His fist was buried in the green murk. The snake's milky tail lashed and lashed, each movement an increasingly feeble spasm. And when the spasms stopped, he lifted the snake and it hung limp from his hand. Green algae dripped from his knuckles like velvet ribbons. The snake was streaked in blood and sludge. It was a boneless dead thing.
I looked down at the crown of my little brother's bent head, at the back of the thin brown neck rising from his sweaty T-shirt. He turned to look up at me. And then I saw that he was crying.
In all eight years of his life, I had always been the one to put my arms around him when he cried. But we stared at each other and knew that we both saw the strange thing my brother had inside him. I turned and ran away. I left him with tears on his face by the pond and I have not held him since then.
I have been sitting with my hand outstretched for long enough that both my brother and I can see a faint tremor in my fingers. He watches my quivering fingertips and starts to smile. The muscles of his cheeks contract and the lines on his face are sharp as pen slashes. "You think I'm stupid?" my brother says. I pull my hand back. "You won't get my gun away from me."
He slides the safety catch off the gun. I hadn't realized it was on before. He watches my eyelids, whose muscles I can't quite control, and he says, "Oops. Did I put the safety off? This gun could go off any minute. If I sneeze—" He aims the gun at my left eye. "—you get blood and brain gore on my ceiling." His finger stiffens on the trigger. He nudges the gun against my temple. "Right here. Here's a clean kill." He moves the gun so that the cold metal brushes my lower lip. "Here."
I reach over and slap Patrick's face. Hard. The skin on my palm stings. The sharp slap startles me.
My brother's head jerks with my slap. He raises his hands, laughing. "What? What's your big problem? Gee, if you wanted the gun so bad, just ask."
He reaches over and sets the gun, butt-first, on the crinkled white paper bag. The black matte speckles with white sugar. "You want to shoot, go ahead," he says. "I don't care."

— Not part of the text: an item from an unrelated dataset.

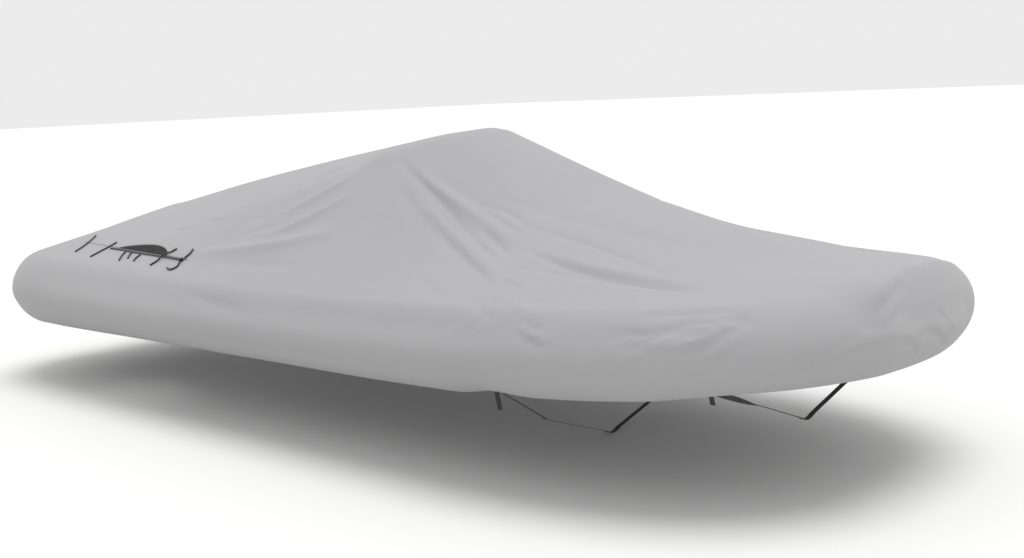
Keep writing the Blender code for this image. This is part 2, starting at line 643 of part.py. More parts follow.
def strap(name, values, surface):
    """One strap from a free tail, round a buckle, under the keel and back up the other side."""
    row = dict(zip(STRAP_COLUMNS, values))
    keel = np.array([row["keel_x"] - MIDDLE, 0.0, row["keel_z"]])
    halves, ways, chines = [], [], []
    for side_name, side in SIDES.items():
        chine = np.array([row["chine_x"] - MIDDLE, side * row["chine_y"], row["chine_z"]])
        chines.append(chine)
        turn, down, wide = buckle_end(f"{name}_{side_name}", surface, row["run"], chine, side)
        hang = np.array([0.0, 0.0, -1.0])
        tail = [turn[-1] + down * TAIL_START]
        fall = (down * TAIL_LEAN + hang) * row["tail"]
        tail += [tail[0] + fall * share for share in (0.35, 0.7, 1.0)]
        halves.append(tail[::-1] + turn[::-1])
        ways.append([wide] * len(halves[-1]))
    starboard, port = halves[0], halves[1][::-1]
    places = [starboard[-1], chines[0], keel, chines[1], port[0]]
    under = []
    for before, bend, after in zip(places, places[1:], places[2:]):
        under += rounded(before, bend, after, BEND_SOFT)
    across = [*ways[0], *[(1.0, 0.0, 0.0)] * len(under), *ways[1]]
    ribbon(name, [*starboard, *under, *port], across, WEBBING, WEBBING_THICK)


def plain_tab(name, surface, run, side):
    """A small folded tab of webbing sewn inside the hem and just past it."""
    edge, out, along, inward = hem_place(surface, run, side)
    start = edge + inward * (CLOTH + HEM_TAB_GAP + PLAIN_TAB_THICK / 2)
    route = [start - out * TAB_INSIDE / 2, start, start + out * TAB_OUTSIDE]
    ribbon(name, route, along, HEM_TAB_WIDTH, PLAIN_TAB_THICK)


def clear_scene():
    """Takes every object out of the scene."""
    for old in list(bpy.data.objects):
        bpy.data.objects.remove(old, do_unlink=True)


def main():
    clear_scene()
    surface = cover_surface(COLUMNS, (ROWS_TOP, ROWS_SLOPE, ROWS_WRAP))
    shell = cover(surface[1])
    corners = [vertex.co for vertex in shell.data.vertices]
    tree = BVHTree.FromPolygons(corners, [face.vertices for face in shell.data.polygons])
    for side_name, side in SIDES.items():
        for name, route in TIES.items():
            tie(f"{name}_{side_name}", route, side, tree)
        knot(f"knot_{side_name}", side, tree)
        for name, run in HEM_TABS.items():
            plain_tab(f"{name}_{side_name}", surface, run, side)
    for name, values in STRAPS.items():
        strap(name, values, surface)


main()
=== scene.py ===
# %% [markdown]
# # A fitted cover for an inflatable boat
# The solids of the cover are loaded as a fixed frame. They are right in size and place, but
# their cloth is coarse and plain. Each cell below dresses one piece: the cloth with its finer
# folds, the cords at the slits, the webbing under the hull and its plastic slides. Lengths are
# metres, +X runs towards the bow, +Y to port and +Z up.

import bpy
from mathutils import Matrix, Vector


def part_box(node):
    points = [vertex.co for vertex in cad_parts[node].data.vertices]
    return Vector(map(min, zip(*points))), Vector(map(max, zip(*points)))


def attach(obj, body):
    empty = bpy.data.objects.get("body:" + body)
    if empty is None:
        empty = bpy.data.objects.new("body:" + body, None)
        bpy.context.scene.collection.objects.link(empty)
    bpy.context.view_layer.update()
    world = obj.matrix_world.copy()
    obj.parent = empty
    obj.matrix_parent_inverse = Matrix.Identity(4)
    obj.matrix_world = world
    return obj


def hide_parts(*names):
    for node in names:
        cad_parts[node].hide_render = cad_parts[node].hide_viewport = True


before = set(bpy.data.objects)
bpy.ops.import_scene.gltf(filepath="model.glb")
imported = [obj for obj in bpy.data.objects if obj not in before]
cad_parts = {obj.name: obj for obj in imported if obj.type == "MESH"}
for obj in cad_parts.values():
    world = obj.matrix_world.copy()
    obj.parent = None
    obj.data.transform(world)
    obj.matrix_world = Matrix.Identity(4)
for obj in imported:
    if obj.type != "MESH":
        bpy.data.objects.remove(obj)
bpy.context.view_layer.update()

# %% Modules
import math

import bmesh
import bpy
import numpy as np
from mathutils import Matrix, Vector
from mathutils.bvhtree import BVHTree

# %% [markdown]
# ## The camera
# A camera can be aimed with a Track To constraint, which can't lean it sideways. Here three
# turns are stacked instead: the lean about the lens, the tilt, and the heading round the boat.
# The eye stands off the starboard bow, a little above the cover's peak, and looks slightly down.

# %% Camera
MIDDLE = 2.847  # station of the origin, measured from the transom
EYE = (8.363 - MIDDLE, -4.876, 1.706)
HEADING, TILT, LEAN = (math.radians(turn) for turn in (134.66, -8.086, -2.527))
LENS = 46.07  # millimetres, on Blender's own 36 mm sensor
FARTHEST = 500  # so that the floor isn't cut off


def link(name, data):
    """A new object in the scene."""
    made = bpy.data.objects.new(name, data)
    bpy.context.scene.collection.objects.link(made)
    return made


camera = link("camera", bpy.data.cameras.new("camera"))
camera.data.lens = LENS
camera.data.clip_end = FARTHEST
aim = Matrix.Rotation(HEADING - math.pi / 2, 4, "Z") @ Matrix.Rotation(math.pi / 2 + TILT, 4, "X")
camera.matrix_world = Matrix.Translation(EYE) @ aim @ Matrix.Rotation(LEAN, 4, "Z")
bpy.context.scene.camera = camera
print("eye:", [round(part, 3) for part in camera.location])

# %% [markdown]
# ## The shape under the cloth
# The side tubes of the boat give the cover most of its shape. Their centre line in plan is a
# straight stern, two round corners, two straight sides and a bow that is a superellipse, which
# is fuller than an ellipse. A place along it is named by its run: the distance from the middle
# of the stern. Past the shoulder the tubes get thinner, and all the way forward they climb.

# %% Tube line
HALF_BEAM = 0.990
STERN, STERN_CORNER = -0.020, 0.43
SHOULDER, BOW, BOW_FULLNESS = 4.206, 5.760, 2.735
TUBE_RADIUS, BOW_RADIUS = 0.225, 0.178
TUBE_HEIGHT = 0.596
SHEER_START, SHEER_RISE, SHEER_POWER = -1.13, 0.113, 3.75
STERN_CROWN, STERN_CROWN_HALF = 0.145, 0.72
STRAIGHT_PLACES, CORNER_PLACES, BOW_PLACES = 200, 120, 1600


def gone_along(line):
    """Distance gone along a line of points, at each of them."""
    return np.concatenate([[0], np.cumsum(np.linalg.norm(np.diff(line, axis=0), axis=1))])


def tube_line():
    """Half of the tube's centre line in plan, as run, x, y and heading."""
    straight = np.linspace(0, 1, STRAIGHT_PLACES)[:-1]
    arc = np.linspace(0, math.pi / 2, CORNER_PLACES)[:-1]
    bow = np.linspace(0, math.pi / 2, BOW_PLACES)
    inner = HALF_BEAM - STERN_CORNER
    centre = STERN + STERN_CORNER
    x = [STERN + 0 * straight, centre - STERN_CORNER * np.cos(arc)]
    y = [inner * straight, inner + STERN_CORNER * np.sin(arc)]
    x.append(centre + (SHOULDER - centre) * straight)
    y.append(HALF_BEAM + 0 * straight)
    x.append(SHOULDER + (BOW - SHOULDER) * np.sin(bow) ** (2 / BOW_FULLNESS))
    y.append(HALF_BEAM * np.abs(np.cos(bow)) ** (2 / BOW_FULLNESS))
    y[-1][-1] = 0.0
    x, y = np.concatenate(x), np.concatenate(y)
    run = gone_along(np.stack([x, y], axis=1))
    heading = np.unwrap(np.arctan2(np.gradient(y, run), np.gradient(x, run)))
    return run, x, y, heading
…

In the weak tea-colored light I can see how waxy his skin looks and I smell the alcohol in his sweat crystals. Like the day with the snake, every time he does something horrible to me, he jokes about it. And then sometimes he apologizes. Other times he starts crying. I don't want to watch him cry today.

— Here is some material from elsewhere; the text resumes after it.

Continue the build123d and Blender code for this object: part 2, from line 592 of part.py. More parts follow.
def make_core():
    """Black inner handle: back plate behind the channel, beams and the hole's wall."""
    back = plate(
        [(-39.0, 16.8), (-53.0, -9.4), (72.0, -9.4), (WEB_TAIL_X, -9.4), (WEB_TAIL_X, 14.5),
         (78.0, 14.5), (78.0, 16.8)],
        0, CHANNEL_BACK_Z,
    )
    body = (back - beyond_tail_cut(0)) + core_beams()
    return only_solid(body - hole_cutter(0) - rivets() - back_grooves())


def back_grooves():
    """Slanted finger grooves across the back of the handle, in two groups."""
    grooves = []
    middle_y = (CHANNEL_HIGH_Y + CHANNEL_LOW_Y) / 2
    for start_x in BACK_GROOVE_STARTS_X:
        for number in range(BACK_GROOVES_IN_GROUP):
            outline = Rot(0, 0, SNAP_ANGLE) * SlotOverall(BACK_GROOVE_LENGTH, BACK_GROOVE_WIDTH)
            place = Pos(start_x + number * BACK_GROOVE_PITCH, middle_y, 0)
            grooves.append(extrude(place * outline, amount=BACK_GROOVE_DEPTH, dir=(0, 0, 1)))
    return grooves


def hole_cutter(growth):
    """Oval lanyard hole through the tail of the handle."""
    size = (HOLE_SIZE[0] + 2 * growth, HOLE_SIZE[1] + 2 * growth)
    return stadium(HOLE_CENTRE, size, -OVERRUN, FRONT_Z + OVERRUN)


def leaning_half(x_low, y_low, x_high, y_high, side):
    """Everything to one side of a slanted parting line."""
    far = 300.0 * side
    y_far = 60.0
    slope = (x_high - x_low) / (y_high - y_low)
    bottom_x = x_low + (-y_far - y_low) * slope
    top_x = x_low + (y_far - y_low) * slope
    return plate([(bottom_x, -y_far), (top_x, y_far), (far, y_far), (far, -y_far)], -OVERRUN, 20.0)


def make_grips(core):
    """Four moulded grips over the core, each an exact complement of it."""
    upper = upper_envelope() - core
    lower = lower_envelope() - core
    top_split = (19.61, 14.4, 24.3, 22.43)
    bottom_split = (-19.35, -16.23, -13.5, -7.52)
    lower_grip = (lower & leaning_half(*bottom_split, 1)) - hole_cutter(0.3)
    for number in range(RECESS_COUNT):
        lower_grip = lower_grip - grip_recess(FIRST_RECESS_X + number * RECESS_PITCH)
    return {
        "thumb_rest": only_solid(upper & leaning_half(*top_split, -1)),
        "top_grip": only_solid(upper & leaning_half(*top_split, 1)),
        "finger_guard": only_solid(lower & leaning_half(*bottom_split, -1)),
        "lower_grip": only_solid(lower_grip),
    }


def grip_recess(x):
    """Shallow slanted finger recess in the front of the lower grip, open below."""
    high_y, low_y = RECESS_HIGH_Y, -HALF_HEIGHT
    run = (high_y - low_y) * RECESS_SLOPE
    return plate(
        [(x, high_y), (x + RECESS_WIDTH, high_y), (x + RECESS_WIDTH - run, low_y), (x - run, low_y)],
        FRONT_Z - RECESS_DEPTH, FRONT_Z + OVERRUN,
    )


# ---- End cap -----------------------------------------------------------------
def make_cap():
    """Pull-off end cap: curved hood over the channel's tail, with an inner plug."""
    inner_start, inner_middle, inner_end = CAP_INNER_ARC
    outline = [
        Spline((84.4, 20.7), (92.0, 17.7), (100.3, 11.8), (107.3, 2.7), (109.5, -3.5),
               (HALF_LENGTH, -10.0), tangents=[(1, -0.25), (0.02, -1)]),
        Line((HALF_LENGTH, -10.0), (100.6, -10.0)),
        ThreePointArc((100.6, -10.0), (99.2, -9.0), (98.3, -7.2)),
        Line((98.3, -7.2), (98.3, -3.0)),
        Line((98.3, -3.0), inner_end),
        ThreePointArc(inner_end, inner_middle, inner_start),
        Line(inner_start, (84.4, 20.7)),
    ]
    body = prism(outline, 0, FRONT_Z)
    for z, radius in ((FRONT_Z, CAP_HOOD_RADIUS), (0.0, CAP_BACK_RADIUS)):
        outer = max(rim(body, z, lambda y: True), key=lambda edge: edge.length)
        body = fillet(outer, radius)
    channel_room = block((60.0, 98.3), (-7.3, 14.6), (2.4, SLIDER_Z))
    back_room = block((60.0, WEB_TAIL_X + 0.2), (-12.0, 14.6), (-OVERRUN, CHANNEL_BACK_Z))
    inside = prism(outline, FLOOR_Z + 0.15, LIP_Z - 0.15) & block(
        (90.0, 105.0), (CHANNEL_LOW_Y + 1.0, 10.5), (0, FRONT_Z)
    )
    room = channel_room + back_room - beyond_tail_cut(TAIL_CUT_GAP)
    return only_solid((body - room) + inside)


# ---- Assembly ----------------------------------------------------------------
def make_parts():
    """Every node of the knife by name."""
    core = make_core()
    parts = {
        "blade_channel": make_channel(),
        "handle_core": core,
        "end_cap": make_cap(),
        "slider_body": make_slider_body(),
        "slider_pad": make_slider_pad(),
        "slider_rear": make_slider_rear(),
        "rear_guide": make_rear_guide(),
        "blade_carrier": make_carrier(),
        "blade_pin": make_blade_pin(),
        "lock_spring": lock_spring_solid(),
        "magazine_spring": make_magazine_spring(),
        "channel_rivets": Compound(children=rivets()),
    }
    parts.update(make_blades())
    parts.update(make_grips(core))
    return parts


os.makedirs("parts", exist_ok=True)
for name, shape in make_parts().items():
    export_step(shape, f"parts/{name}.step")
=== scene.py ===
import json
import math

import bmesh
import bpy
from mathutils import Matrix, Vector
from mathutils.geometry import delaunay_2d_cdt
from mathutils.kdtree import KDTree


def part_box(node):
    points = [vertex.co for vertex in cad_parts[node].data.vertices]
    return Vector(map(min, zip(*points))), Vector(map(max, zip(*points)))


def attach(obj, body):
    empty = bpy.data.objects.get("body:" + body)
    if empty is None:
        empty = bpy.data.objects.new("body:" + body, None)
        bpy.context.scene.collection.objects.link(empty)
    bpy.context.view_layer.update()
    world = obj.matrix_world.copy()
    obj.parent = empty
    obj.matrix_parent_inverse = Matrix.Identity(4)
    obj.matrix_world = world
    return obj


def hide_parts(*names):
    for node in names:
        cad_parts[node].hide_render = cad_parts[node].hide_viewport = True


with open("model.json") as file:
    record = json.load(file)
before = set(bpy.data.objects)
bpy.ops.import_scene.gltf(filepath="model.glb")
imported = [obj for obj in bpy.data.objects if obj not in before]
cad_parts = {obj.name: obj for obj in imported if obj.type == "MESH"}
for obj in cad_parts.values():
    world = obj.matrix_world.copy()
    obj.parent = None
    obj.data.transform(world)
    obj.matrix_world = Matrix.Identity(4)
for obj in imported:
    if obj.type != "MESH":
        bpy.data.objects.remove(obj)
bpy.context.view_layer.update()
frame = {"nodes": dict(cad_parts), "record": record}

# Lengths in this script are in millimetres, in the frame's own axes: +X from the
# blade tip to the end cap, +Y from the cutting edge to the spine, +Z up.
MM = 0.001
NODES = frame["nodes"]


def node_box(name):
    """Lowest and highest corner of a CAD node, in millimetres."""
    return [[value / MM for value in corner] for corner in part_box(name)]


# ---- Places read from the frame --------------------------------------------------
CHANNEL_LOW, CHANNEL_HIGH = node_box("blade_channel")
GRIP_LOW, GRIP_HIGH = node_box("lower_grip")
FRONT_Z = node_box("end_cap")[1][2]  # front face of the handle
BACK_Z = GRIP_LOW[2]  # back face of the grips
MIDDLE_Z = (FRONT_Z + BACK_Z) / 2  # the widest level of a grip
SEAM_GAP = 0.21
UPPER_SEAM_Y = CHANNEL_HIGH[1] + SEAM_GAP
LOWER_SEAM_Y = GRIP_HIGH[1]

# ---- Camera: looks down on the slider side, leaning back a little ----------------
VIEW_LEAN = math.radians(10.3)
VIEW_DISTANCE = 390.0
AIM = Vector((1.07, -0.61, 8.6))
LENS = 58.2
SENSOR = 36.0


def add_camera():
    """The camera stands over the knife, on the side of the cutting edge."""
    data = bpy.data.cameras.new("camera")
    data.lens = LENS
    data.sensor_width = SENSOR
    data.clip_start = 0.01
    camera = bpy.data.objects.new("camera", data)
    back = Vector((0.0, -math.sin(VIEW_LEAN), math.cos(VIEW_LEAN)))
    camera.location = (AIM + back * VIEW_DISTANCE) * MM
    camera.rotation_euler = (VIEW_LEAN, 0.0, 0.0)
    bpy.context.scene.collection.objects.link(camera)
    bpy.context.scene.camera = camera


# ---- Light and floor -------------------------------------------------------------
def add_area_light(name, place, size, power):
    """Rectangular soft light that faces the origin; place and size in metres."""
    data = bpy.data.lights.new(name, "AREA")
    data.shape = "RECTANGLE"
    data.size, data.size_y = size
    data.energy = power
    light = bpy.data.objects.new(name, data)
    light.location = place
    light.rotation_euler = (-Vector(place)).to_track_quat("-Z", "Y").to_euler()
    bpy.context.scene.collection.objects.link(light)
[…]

I pick up the gun and the handle is sticky with sugar. Sweetness clings to my skin.
"You fucking bastard," I say. I hold the gun in both hands and aim at his head.
I pull the trigger.
The soft pop from the gun is almost gentle, anticlimactic after the sharp percussion of the slap. My brother's head jerks like a convulsing epileptic.
Silence.
My chest hurts. Pulse. My heart beats.
Patrick stares at me. There is no blood on his face. He rubs the sharp bone under his eyesocket, rubs the burn from pressurized air.

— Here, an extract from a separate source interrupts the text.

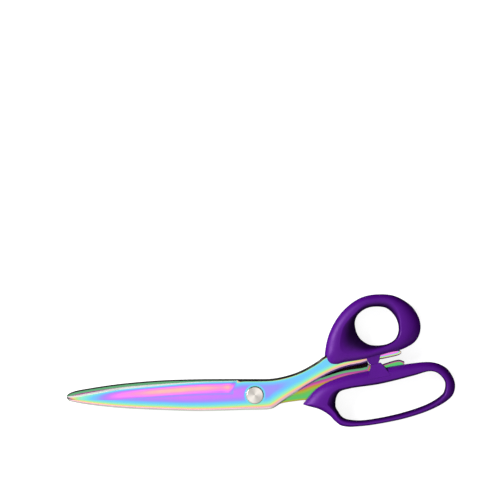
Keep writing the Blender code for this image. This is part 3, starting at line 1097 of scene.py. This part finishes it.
@dataclass
class Bow:
    """One moulded handle, with its stop.

    A station is (outside x, outside y, hole x, hole y, crest, scoop) with places in
    millimetres. The crest is the share of the way to the hole where the front face is
    highest, and the scoop is how much the face hollows from there to the hole.
    """

    name: str
    node: str
    body: Body
    rows: Rows
    stop_foot: tuple[Row, Row]
    stop_ends: Row
    stop_side: int
    leaf: Leaf
    tang_start: float
    back_crest: float
    steps: int = 12
    across: int = 28
    roundness: float = 2.3
    scoop_shape: Row = (0.36, 0.38, 2.6, 9)
    contact: Row = (77.9, 20.3)
    slope: float = 0.18
    contact_gap: float = 0.06
    stop_thickness: float = 10.0
    stop_flare: float = 1.2
    foot_draft: Row = (0.0, 2.0)
    end_draft: float = 0.01
    clearance: float = 0.3
    end_room: float = 0.6
    smooth_angle: float = 32.0
    height: float = field(init=False)

    def __post_init__(self) -> None:
        """Take the height from the CAD bow."""
        self.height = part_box(self.node)[1].z / MM

    def face(self, share: float, crest: float, scoop: float) -> float:
        """Height of a face, from 0 at the middle plane to 1.

        Args:
            share: way from the outside, 0, to the hole, 1.
            crest: share at which the face is highest.
            scoop: 0 for a round fall into the hole, 1 for a wide hollow.

        Returns:
            The height as a share of half the bow's thickness.
        """
        if share < crest:
            return (1 - (1 - share / crest) ** self.roundness) ** (1 / self.roundness)
        fall = (share - crest) / (1 - crest)
        round_fall = (1 - fall**self.roundness) ** (1 / self.roundness)
        slope, dip, power, rim = self.scoop_shape
        hollow = (1 - slope * fall - dip * fall**power) * (1 - fall**rim) ** (1 / rim)
        return round_fall * (1 - scoop) + hollow * scoop

    def build(self) -> bpy.types.Object:
        """Model the bow: a torus drawn out to the bow's outlines, with its stop and tang slot.

        Returns:
            The finished bow, still without its plastic.
        """
        stations = smooth(self.rows, self.steps, closed=True)
        ripple = 0.5 - 0.5 * np.cos(np.linspace(0, math.pi, self.across // 2 + 1))
        half = self.height / 2
        rings = []
        for row in stations:
            outside, hole, crest, scoop = row[:2], row[2:4], row[4], row[5]
            shares = np.concatenate([crest * ripple, crest + (1 - crest) * ripple[1:]])
            front = [(share, self.face(share, crest, scoop)) for share in shares]
            back = [(share, -self.face(share, self.back_crest, 0.0)) for share in shares[-2:0:-1]]
            rings.append(
                [(*(outside + (hole - outside) * s), half * (1 + h)) for s, h in front + back]
            )
        Bench.clear()
        bpy.ops.mesh.primitive_torus_add(major_segments=len(rings), minor_segments=len(rings[0]))
        piece = Bench.name(bpy.context.object, self.name)
        Bench.place(piece, np.array(rings).reshape(-1, 3) * MM)
        Bench.tidy(piece, 1e-7)
        Bench.boolean(piece, self.stop(), "UNION")
        Bench.boolean(piece, self.tang_room())
        Bench.shade(piece, self.smooth_angle)
        return piece

    def stop(self) -> bpy.types.Object:
        """Model the tapered stop: a cube drawn out from its foot to the face that meets the other.

        Returns:
            The stop, a solid of its own.
        """
        middle = self.height / 2
        (foot_a, foot_b), (end_a, end_b) = np.array(self.stop_foot), self.stop_ends
        contact_x, contact_y = self.contact
        gap = self.stop_side * self.contact_gap
        meet = [
            np.array((x, contact_y + self.slope * (x - contact_x) + gap)) for x in (end_a, end_b)
        ]
        along_foot = (foot_b - foot_a) / np.linalg.norm(foot_b - foot_a)
        Bench.clear()
        bpy.ops.mesh.primitive_cube_add(size=2.0)
        piece = Bench.name(bpy.context.object, self.name + "_stop")
        bpy.ops.object.mode_set(mode="EDIT")
        bpy.ops.mesh.subdivide(number_cuts=3)
        bpy.ops.object.mode_set(mode="OBJECT")
        places = []
        for vert in piece.data.vertices:
            x, y, z = vert.co
            draft = abs(z) ** 2
            left = foot_a + along_foot * self.foot_draft[0] * draft
            right = foot_b - along_foot * self.foot_draft[1] * draft
            foot = left + (right - left) * (x + 1) / 2
            inset = self.end_draft * draft
            end = meet[0] + (meet[1] - meet[0]) * ((x + 1) / 2 * (1 - 2 * inset) + inset)
            depth = self.stop_thickness / 2 + self.stop_flare * (1 - y) / 2
            places.append((*(foot + (end - foot) * (y + 1) / 2), middle + depth * z))
        Bench.place(piece, np.array(places) * MM)
        Bench.tidy(piece, 1e-7)
        return piece

    def tang_room(self) -> bpy.types.Object:
        """Model the slot that the leaf's tang fills, a little larger all round.

        Returns:
            The slot as a solid, for cutting.
        """
        rows = []
        for row in self.leaf.stations():
            if row[0] > self.tang_start:
                across = row[2:] - row[:2]
                out = across / np.linalg.norm(across) * self.clearance
                rows.append((*(row[:2] - out), *(row[2:] + out)))
        last, before = np.array(rows[-1]), np.array(rows[-2])
        rows.append(tuple(last + (last - before) * self.end_room / np.linalg.norm(last - before)))
        low, high = self.leaf.low - self.clearance, self.leaf.high + self.clearance
        rings = [
            [(a, b, low), (a, b, high), (c, d, high), (c, d, low), (a, b, low)]
            for a, b, c, d in rows
        ]
        return Bench.lofted(self.name + "_slot", np.array(rings))

    def paint(self, piece: bpy.types.Object) -> None:
        """Store the plastic's painted shade: how far each point lies down the hollow round the
        hole, from 0 to 1.

        Args:
            piece: the finished bow.
        """
        shares = np.linspace(0.0, 1.0, self.across)
        shade_depths, tree = [], kdtree.KDTree(len(self.rows) * self.steps * self.across)
        for row in smooth(self.rows, self.steps, closed=True):
            outside, hole, crest, scoop = row[:2], row[2:4], row[4], row[5]
            for share in shares:
                tree.insert((*(outside + (hole - outside) * share), 0.0), len(shade_depths))
                fall = max(share - crest, 0.0) / (1 - crest)
                shade_depths.append(float(ease(fall, 0.0, 1.0 - 0.3 * scoop)))
        tree.balance()
        places = [(vert.co.x / MM, vert.co.y / MM, 0.0) for vert in piece.data.vertices]
        nearest = [tree.find(place)[1] for place in places]
        Bench.attribute(piece, "hollow", np.array(shade_depths)[nearest])

    def dress(self, plastic: bpy.types.Material) -> None:
        """Build the bow and give it its plastic.

        Args:
            plastic: the material that both bows wear.
        """
        piece = self.build()
        # Store the painted shade down the hollows.
        self.paint(piece)
        Bench.finish(piece, plastic, self.body, self.node, Slot.PLASTIC)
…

My hands start to shake. An air-powered gun releases a burst of air strong enough to speed a bullet, even when there is no bullet to speed. Compressed air burns. The gun was unloaded, but the shot must have stung him, hurt him, anyway. I drop the gun. It clatters on the hard floor.
Patrick's eyelids slide over the shiny hardness of his eyeballs. He turns his face away.
My hands are shaking. I blink and grab up the empty white paper bag, the remaining Styrofoam coffee cup. I clench the trash against my stomach. "I have to—I'm late—for work. I have to go."
And then I start to cry. Liquid gushing out of my tearducts as if it's been dammed there for years, straining to be set free. Sorry. Oh, God, sorry. I want him to hold me. To forgive me. To tell me that he understands, that he was asking for it, that he deserved it.
But he stays silent, crouched under the brown eaves, watching me cry. The silence stretches out between us like rubber pulled until it is nothing but translucent strands. In the end, I wipe my eyes with my sleeves and stumble down the creaking wooden stairs. Outside, I bend my head against the cold wind snaking exhaust sideways, tossing newspapers against walls. I do not think I will come to see him again.